Defeasible logic (DL) is an efficient nonmonotonic logic. In the last few years, several variants of DL have been presented to deal with different, and sometimes incompatible, intuitions of nonmonotonic reasoning [1]. This paper discusses the basic variant developed in Billington [2] and Antoniou et al. [3], proposes a computational model based on computer assisted knowledge engineering (CAKE) programs for it, and investigates two semantics (stratified and well founded) for the CAKE programs corresponding to DL theories.
A DL theory consists of facts, rules (strict rules, defeasible rules, and defeaters), and a superiority relation over the rules used to resolve conflicts among rules. DL has a constructive proof theory that is able to classify conclusions of a DL theory into four classes: definitely provable, definitely nonprovable, defeasibly provable, and defeasibly nonprovable. For a definitely/defeasible provable, literal DL shows that every strict/defeasible proof fails.
A CAKE program is comprised of a set of rules and facts about “information granules,” where an information granule partitions the extension of a predicate into three sets: the tuples known to satisfy the predicate, the tuples for which the predicate is known to be false, and the remaining tuples. Relationships between the various granules are then established via a voting mechanism. A predicate is true for a tuple if it is true in at least one module and false in none, false when it is false in at least one granule and true in none, and otherwise its truth value is unknown.

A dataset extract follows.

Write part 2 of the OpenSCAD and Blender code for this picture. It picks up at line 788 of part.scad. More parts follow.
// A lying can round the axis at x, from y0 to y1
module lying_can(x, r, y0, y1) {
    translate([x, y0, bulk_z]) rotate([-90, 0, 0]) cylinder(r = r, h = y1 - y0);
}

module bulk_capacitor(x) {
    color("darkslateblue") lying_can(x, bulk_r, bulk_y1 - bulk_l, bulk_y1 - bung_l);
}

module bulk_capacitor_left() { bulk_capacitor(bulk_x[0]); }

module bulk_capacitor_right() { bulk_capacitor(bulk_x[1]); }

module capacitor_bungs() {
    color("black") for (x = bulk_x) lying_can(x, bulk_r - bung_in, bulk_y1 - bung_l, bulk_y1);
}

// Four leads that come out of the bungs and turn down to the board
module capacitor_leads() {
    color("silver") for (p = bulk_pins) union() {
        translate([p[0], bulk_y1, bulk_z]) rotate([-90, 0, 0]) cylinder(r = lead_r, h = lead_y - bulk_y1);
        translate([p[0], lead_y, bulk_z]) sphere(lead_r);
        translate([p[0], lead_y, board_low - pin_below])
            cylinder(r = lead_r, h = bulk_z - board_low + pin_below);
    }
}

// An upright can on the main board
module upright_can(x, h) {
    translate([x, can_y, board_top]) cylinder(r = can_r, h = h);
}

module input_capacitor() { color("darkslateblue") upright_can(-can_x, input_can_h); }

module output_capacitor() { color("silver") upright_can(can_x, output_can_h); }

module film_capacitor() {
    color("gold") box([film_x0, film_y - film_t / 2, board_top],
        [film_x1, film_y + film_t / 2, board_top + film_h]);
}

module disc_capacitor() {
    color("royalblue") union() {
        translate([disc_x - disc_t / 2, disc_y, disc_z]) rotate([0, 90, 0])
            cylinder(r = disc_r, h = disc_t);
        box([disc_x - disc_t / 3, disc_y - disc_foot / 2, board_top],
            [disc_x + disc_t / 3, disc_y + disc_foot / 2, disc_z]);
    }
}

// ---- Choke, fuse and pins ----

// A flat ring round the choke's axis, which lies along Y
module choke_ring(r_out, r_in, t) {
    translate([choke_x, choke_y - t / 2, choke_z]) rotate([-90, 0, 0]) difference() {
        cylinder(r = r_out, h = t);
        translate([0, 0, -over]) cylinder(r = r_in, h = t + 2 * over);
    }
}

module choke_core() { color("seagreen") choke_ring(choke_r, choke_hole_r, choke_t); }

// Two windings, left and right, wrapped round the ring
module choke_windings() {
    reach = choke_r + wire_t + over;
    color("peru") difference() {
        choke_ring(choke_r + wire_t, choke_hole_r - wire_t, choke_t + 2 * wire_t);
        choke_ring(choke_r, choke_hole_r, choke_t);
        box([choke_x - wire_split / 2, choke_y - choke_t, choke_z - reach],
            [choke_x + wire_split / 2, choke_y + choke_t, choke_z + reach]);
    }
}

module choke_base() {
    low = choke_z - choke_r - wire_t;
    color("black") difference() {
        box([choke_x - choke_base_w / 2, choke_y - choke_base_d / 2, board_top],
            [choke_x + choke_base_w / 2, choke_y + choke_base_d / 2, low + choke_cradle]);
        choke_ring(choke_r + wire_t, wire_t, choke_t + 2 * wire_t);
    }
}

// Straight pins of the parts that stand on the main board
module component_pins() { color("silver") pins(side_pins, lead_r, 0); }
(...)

A defeasible theory is transformed in a CAKE program by first introducing predicates corresponding to the degrees of provability in DL; each rule then generates an information granule used to label the provability predicate, and a corresponding rule in CAKE. The inference mechanism of DL is simulated by a set of voting rules; unfortunately the voting rules do not correspond to the variant of DL presented in the paper, where rules can form a team to defeat conflicting rules, but to a different variant without this property, and where only a single stronger rule can defeat rules conflicting with it [1]. The paper discusses stratified semantics for DL, and points out that DL has problems when rules exhibit cyclic dependencies. To obviate this problem, the authors propose well-founded semantics for DL, and present a fixed-point construction to compute the semantics.

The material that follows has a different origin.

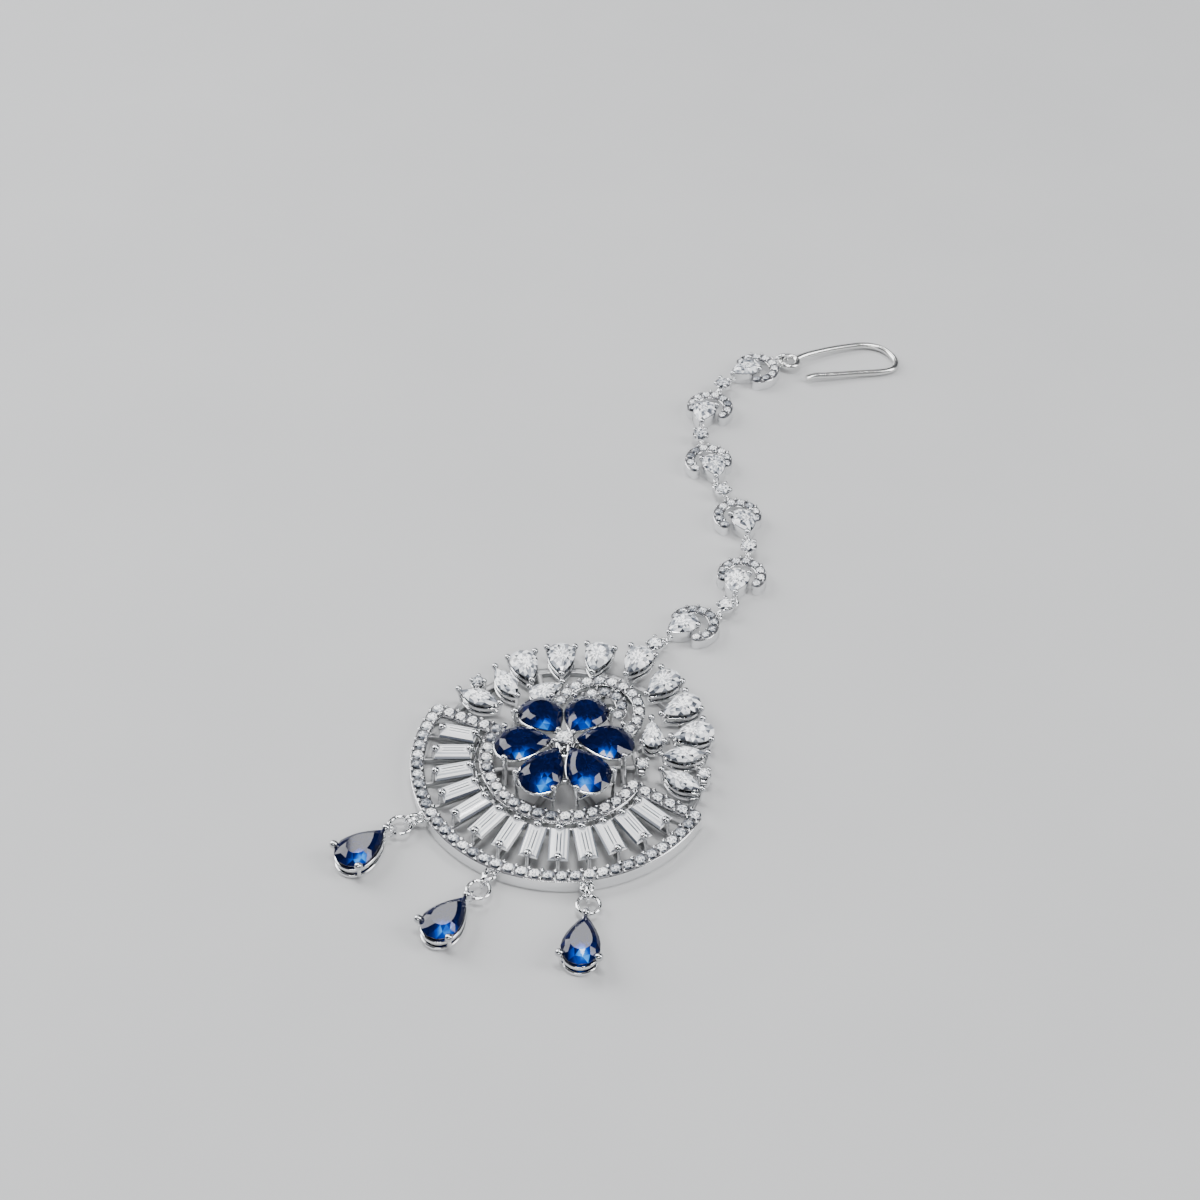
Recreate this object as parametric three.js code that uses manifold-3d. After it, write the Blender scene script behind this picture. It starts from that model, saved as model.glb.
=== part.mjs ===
// A maang tikka lying flat: a half-round pendant with a raised flower of blue pears, a fan of
// baguettes and a crown of white pears, three lying drops, a chain of crescent links and a hook.
// Millimetres, +Z up. The origin is the centre of the hub's flat underside, on the surface that the
// jewel lies on. +Y is the pendant's axis of symmetry, from the fan towards the chain.
import * as THREE from 'three';
import { ConvexGeometry } from 'three/addons/geometries/ConvexGeometry.js';
import { mergeVertices } from 'three/addons/utils/BufferGeometryUtils.js';
import Module from 'manifold-3d';

const wasm = await Module();
wasm.setup();

// Fan: two half rings of pave rail, the outer one lower, with baguettes between them
const outerRimRadius = 20.2;
const innerRimRadius = 10.7;
const outerRimTop = 2.2;
const innerRimTop = 3.1;
const railWidth = 2;
const railHeight = 1.7;
const baguetteLength = 5.2;
const baguetteWidth = 2.7;
const baguetteCount = 13;
const baguettePitch = 13.2;
const fanShift = 0.2;
const baguetteCrown = 0.55;
const baguettePavilion = 0.9;
const strutWidth = 0.6;
const strutTop = -1.4;
const strutHeight = 0.6;
const cornerPostRadius = 0.5;

// Pave stones, set in rows along the rails
const paveDiameter = 1.5;
const pavePitch = 1.82;
const paveRise = 0.35;
const paveSink = 0.1;
const paveTable = 0.6;

// Flower: six raised pears round a small round stone
const petalCount = 6;
const petalLength = 8;
const petalWidth = 6;
const petalTipRadius = 1.7;
const petalHeight = 6.2;
const petalTilt = 8;
const galleryWidth = 0.4;
const galleryDrop = 2.1;
const centreStoneDiameter = 2.3;
const centreStoneHeight = 7.3;
const centreProngRise = 0.25;
const cupDiameter = 4;
const cupFoot = 4.9;
const stemDiameter = 1.6;
const stemTop = 6.1;
const hubRadius = 2.4;
const spokeWidth = 0.9;
const spokeHeight = 0.8;

// Crescent under the upper petal, with a smaller arch inside it
const crescentRadius = 5.65;
const crescentCentre = 10;
const crescentSpan = 105;
const crescentRailWidth = 1.7;
const crescentPaveDiameter = 1.4;
const crescentMargin = 4;
const crescentPostDiameter = 1;
const bridgeSize = 1;
const archRadius = 2.85;
const archCentre = 10.7;
const archSpan = 100;

// Crown of white stones, on an outer and an inner back rail
const crownRadius = 21.3;
const crownPearLength = 6;
const crownPearWidth = 4;
const marquiseLength = 6;
const marquiseWidth = 3;
const smallPearLength = 5;
const smallPearWidth = 3;
const smallRoundDiameter = 2.1;
const smallRoundDrop = 0.5;
const crownHeight = 2.9;
const outerBackRailRadius = crownRadius - 2.7;
const innerBackRailRadius = innerRimRadius - 0.5;
const backRailWidth = 1;
const backRailHeight = 0.9;

// Cut stones: table, crown and pavilion, as shares of the stone's size and width
const tableShare = 0.56;
const crownShare = 0.17;
const pavilionShare = 0.36;
const flankShare = 0.42;
const flankWidth = 0.65;
const largeWidth = 5;

// Settings: a wall under each stone's edge, and prongs that lean out from it to ball heads
const wallThickness = 0.6;
const wallFoot = backRailHeight * 2 / 3;
const roundFoot = backRailHeight / 3;
const seatDrop = 0.7;
const prongRadius = 0.4;
const postRadius = 0.22;
const prongGap = 0.12;
const prongRise = 0.45;
const prongReach = prongRadius + prongGap;
const postOffset = -0.05;
const prongAlong = 0.62;
const prongAcross = 0.9;
const joinDepth = 0.1;

// Drops: a fixed loop, an upright ring, a flat ring and a blue pear in its setting
const dropPearLength = 8;
const dropPearWidth = 5.2;
const dropStoneHeight = 2.6;
const dropLoopRadius = 0.75;
const dropLinkRadius = 1.08;
const dropRingRadius = 1.5;
const dropEyeRadius = 0.85;
const dropWire = 0.3;
const dropEyeWire = 0.25;
const dropRingGap = 0.15;

// Chain: crescent links and small round connectors, hooked into each other
const chainPitch = 13.3;
const haloRadius = 2.9;
const haloRailWidth = 1.6;
const haloHeight = 1.7;
const haloSpan = 127;
const haloPaveDiameter = 1.15;
const haloPavePitch = 1.42;
const haloMargin = 8;
const linkPearLength = 5.2;
const linkPearWidth = 3.7;
const linkPearShift = 0.5;
const linkStoneHeight = 2.1;
const linkProngRise = 0.65;
const linkWindow = 1.3;
const neckWidth = 0.6;
const neckDepth = 0.5;
const connectorDiameter = 2.6;
const connectorTop = 1.9;
const connectorRingOffset = 1.2;
const chainRingRadius = 0.65;
const chainLoopRadius = 0.6;
const chainWire = 0.2;
const loopSink = 0.3;
const loopOverhang = 0.5;
const eyeletClearance = 0.2;

// Hook: an eye and a bent wire, of one piece
const hookWire = 0.5;
const hookEyeRadius = 1.35;
const hookLength = 17.8;
const hookWidth = 7.2;
const hookClearance = 0.2;
const hookRingRadius = 1.2;
const hookRingWire = 0.25;

// Headings of the chain's pieces from the pendant to the hook, in degrees from +X
const chainRoute = [78, 62, 76, 104, 112, 136, 142, 132, 120, 100, 90, 56];
const hookHeading = 34;

// Crown stones on the right side, mirrored to the left unless they stand on the axis. The radius
// is a share of the circle's, which is the crown's or the inner back rail's, and turn is the
// heading of the stone's tip from its radius.
const crownStones = [
  { name: 'crown_pear', kind: 'pear', circle: crownRadius, radius: 1, offAxis: 0, turn: 180 },
  { name: 'crown_pear', kind: 'pear', circle: crownRadius, radius: 0.932, offAxis: 15.2, turn: 180 },
  { name: 'crown_pear', kind: 'pear', circle: crownRadius, radius: 0.894, offAxis: 30.3, turn: 180 },
  { name: 'crown_pear', kind: 'pear', circle: crownRadius, radius: 0.869, offAxis: 46.4, turn: 180 },
  { name: 'crown_marquise', kind: 'marquise', circle: crownRadius, radius: 0.777, offAxis: 58.8, turn: 180 },
  { name: 'crown_marquise', kind: 'marquise', circle: crownRadius, radius: 0.775, offAxis: 75.2, turn: 161 },
  { name: 'crown_small_pear', kind: 'smallPear', circle: crownRadius, radius: 0.613, offAxis: 40.6, turn: 71 },
  { name: 'crown_round', kind: 'round', circle: crownRadius, radius: 0.904, offAxis: 68.4, turn: 0 },
  { name: 'crown_round', kind: 'round', circle: innerBackRailRadius, radius: 1.048, offAxis: 64.8, turn: 0 },
];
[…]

The authors seem to be unaware of previous work by Grof [4] and Maher and Governatori [5] on the two semantics. Grof introduces the stratified semantics, and Maher and Governatori present Kunen, and well-founded semantics for DL. On the positive side, the paper presents a different computation method for well-founded semantics, and demonstrates a relationship between two formalisms, the CAKE system and DL, to represent and reason about incomplete information, even if a more accurate analysis of the relationships is needed.